I was following the PyMC3 LDA documentation, and tried to make adjustment based on the example code. But as only one latent variable can be specified for ADVI in PyMC, I only add more hidden layers for the encoder and specify one of the hidden layer has 2*(#transcriptional states -1) neurons, and keep the output layer has 2*(#topics -1) neurons:
class LDAEncoder:
def __init__(self, n_genes, n_hidden1, n_hidden2, n_topics, n_subppl, p_corruption=0, random_seed=1):
rng = np.random.RandomState(random_seed)
self.n_genes = n_genes
self.n_hidden1 = n_hidden1
self.n_hidden2 = n_hidden2
self.n_topics = n_topics
self.n_subppl = n_subppl # transcriptional states
self.w0 = shared(0.01 * rng.randn(n_genes, n_hidden1).ravel(), name='w0')
self.b0 = shared(0.01 * rng.randn(n_hidden1), name='b0')
self.w1 = shared(0.01 * rng.randn(n_hidden1, 2 * (n_subppl - 1)).ravel(), name='w1')
self.b1 = shared(0.01 * rng.randn(2 * (n_subppl - 1)), name='b1')
self.w2 = shared(0.01 * rng.randn(2 * (n_subppl - 1), n_hidden2).ravel(), name='w2')
self.b2 = shared(0.01 * rng.randn(n_hidden2), name='b2')
self.w3 = shared(0.01 * rng.randn(n_hidden2, 2 * (n_topics - 1)).ravel(), name='w3')

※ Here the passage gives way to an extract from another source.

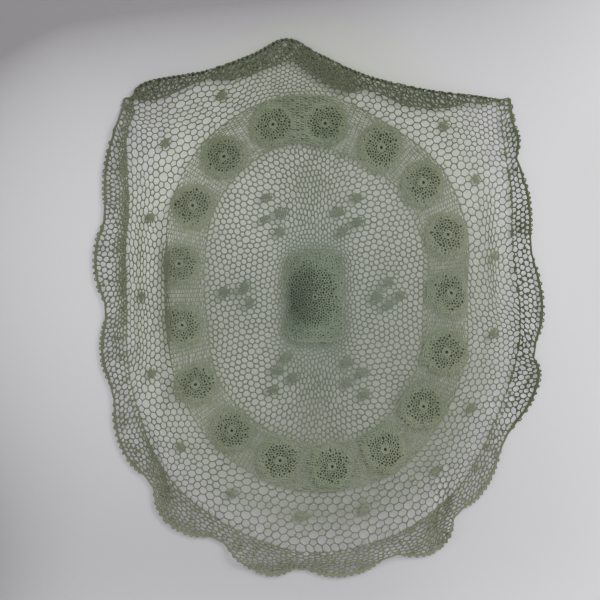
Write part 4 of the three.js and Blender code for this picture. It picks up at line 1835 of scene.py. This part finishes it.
class TABLECLOTH_OT_stage(bpy.types.Operator):
    """Sets the wall, the floor, the lights and the camera"""

    bl_idname = "tablecloth.stage"
    bl_label = "Stage, lights and camera"

    def plane(self, name, corners, material):
        """A flat four-sided stage piece, which throws no shadow, so that the light behind the
        wall reaches the cloth's back."""
        mesh = bpy.data.meshes.new(name)
        mesh.from_pydata(corners, [], [(0, 1, 2, 3)])
        mesh.materials.append(material)
        piece = bpy.data.objects.new(name, mesh)
        bpy.context.scene.collection.objects.link(piece)
        piece.visible_shadow = False

    def light(self, kind, settings):
        """A square area light turned to where the camera looks."""
        data = bpy.data.lights.new(kind["name"], "AREA")
        data.size, data.energy = kind["size"], getattr(settings, kind["power"])
        lamp = bpy.data.objects.new(kind["name"], data)
        lamp.location = kind["place"]
        way = np.array((CAMERA_AIM[0], 0.0, CAMERA_AIM[1])) - np.array(kind["place"])
        lamp.rotation_euler = (
            math.atan2(math.hypot(way[0], way[1]), -way[2]), 0.0, math.atan2(-way[0], way[1]))
        lamp.visible_camera = False
        bpy.context.scene.collection.objects.link(lamp)

    def execute(self, context):
        settings = context.scene.tablecloth
        r, d = WALL_REACH, FLOOR_DROP
        self.plane("wall", [(-r, 0, -d), (r, 0, -d), (r, 0, r), (-r, 0, r)],
                   wall_material(settings))
        self.plane("floor", [(-r, -2 * r, -d), (r, -2 * r, -d), (r, 0, -d), (-r, 0, -d)],
                   floor_material(settings))
        for kind in LIGHTS:
            self.light(kind, settings)
        world = bpy.data.worlds.new("studio")
        world.use_nodes = True
        background = world.node_tree.nodes["Background"]
        background.inputs["Color"].default_value = SKY
        background.inputs["Strength"].default_value = SKY_STRENGTH
        context.scene.world = world
        camera = bpy.data.objects.new("camera", bpy.data.cameras.new("camera"))
        camera.data.lens, camera.data.sensor_width = LENS, SENSOR
        camera.location = (CAMERA_AIM[0], -CAMERA_DISTANCE, CAMERA_AIM[1])
        camera.rotation_euler = (math.pi / 2, 0.0, 0.0)
        context.scene.collection.objects.link(camera)
        context.scene.camera = camera
        return {"FINISHED"}


class TABLECLOTH_PT_sidebar(bpy.types.Panel):
    """Lists the steps of the work and its settings"""

    bl_label = "Crochet tablecloth"
    bl_idname = "TABLECLOTH_PT_sidebar"
    bl_space_type = "VIEW_3D"
    bl_region_type = "UI"
    bl_category = "Tablecloth"

    def draw(self, context):
        for operator in OPERATORS:
            self.layout.operator(operator.bl_idname)
        for name in ClothSettings.__annotations__:
            self.layout.prop(context.scene.tablecloth, name)


OPERATORS = (TABLECLOTH_OT_middle, TABLECLOTH_OT_ring, TABLECLOTH_OT_outside, TABLECLOTH_OT_stage)
CLASSES = (ClothSettings, *OPERATORS, TABLECLOTH_PT_sidebar)


def register():
    """Adds the classes and the scene's settings."""
    for cls in CLASSES:
        bpy.utils.register_class(cls)
    bpy.types.Scene.tablecloth = bpy.props.PointerProperty(type=ClothSettings)


def unregister():
    """Takes the settings and the classes away again."""
    del bpy.types.Scene.tablecloth
    for cls in reversed(CLASSES):
        bpy.utils.unregister_class(cls)


def main():
    """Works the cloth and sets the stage."""
    register()
    bpy.ops.tablecloth.middle()
    bpy.ops.tablecloth.ring()
    bpy.ops.tablecloth.outside()
    bpy.ops.tablecloth.stage()


if __name__ == "__main__":
    main()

self.b3 = shared(0.01 * rng.randn(2 * (n_topics - 1)), name='b3')
self.rng = MRG_RandomStreams(seed=random_seed)
self.p_corruption = p_corruption
def encode(self, xs):
if 0 < self.p_corruption:
dixs, vixs = xs.nonzero()
mask = tt.set_subtensor(
tt.zeros_like(xs)[dixs, vixs],
self.rng.binomial(size=dixs.shape, n=1, p=1-self.p_corruption))
xs_ = xs * mask
else:
xs_ = xs
w0 = self.w0.reshape((self.n_genes, self.n_hidden1))
w1 = self.w1.reshape((self.n_hidden1, 2 * (self.n_subppl -1) ))
w2 = self.w2.reshape((2 * (self.n_subppl -1) , self.n_hidden2))
w3 = self.w3.reshape((self.n_hidden2, 2 * (n_topics - 1) ))
h1s = tt.tanh(xs_.dot(w0) + self.b0)
ks = h1s.dot(w1) +self.b1
h2s = tt.tanh(ks.dot(w2) + self.b2)
zs = h2s.dot(w3) + self.b3
zs_mean = zs[:, :(self.n_topics - 1)]
zs_std = zs[:, (self.n_topics - 1):]
return zs_mean, zs_std #, ks_mean, ks_std
def get_params(self):
return [self.w0, self.b0, self.w1, self.b1, self.w2, self.b2 , self.w3, self.b3]
(Also since I am using generated data, I know the true topic for each cell and true transcriptional state for each gene.) The result is not too bad, but far away from good. By comparing to the true parameters, it can identify the cell topics with 100% accuracy, but only around 60% accuracy for gene transcriptional states.
My encoder specification is sure problematic as it is based more on my intuition. I would appreciate any suggestion or any recommendations for the materials I can refer to.
Thank you very much and kind regards.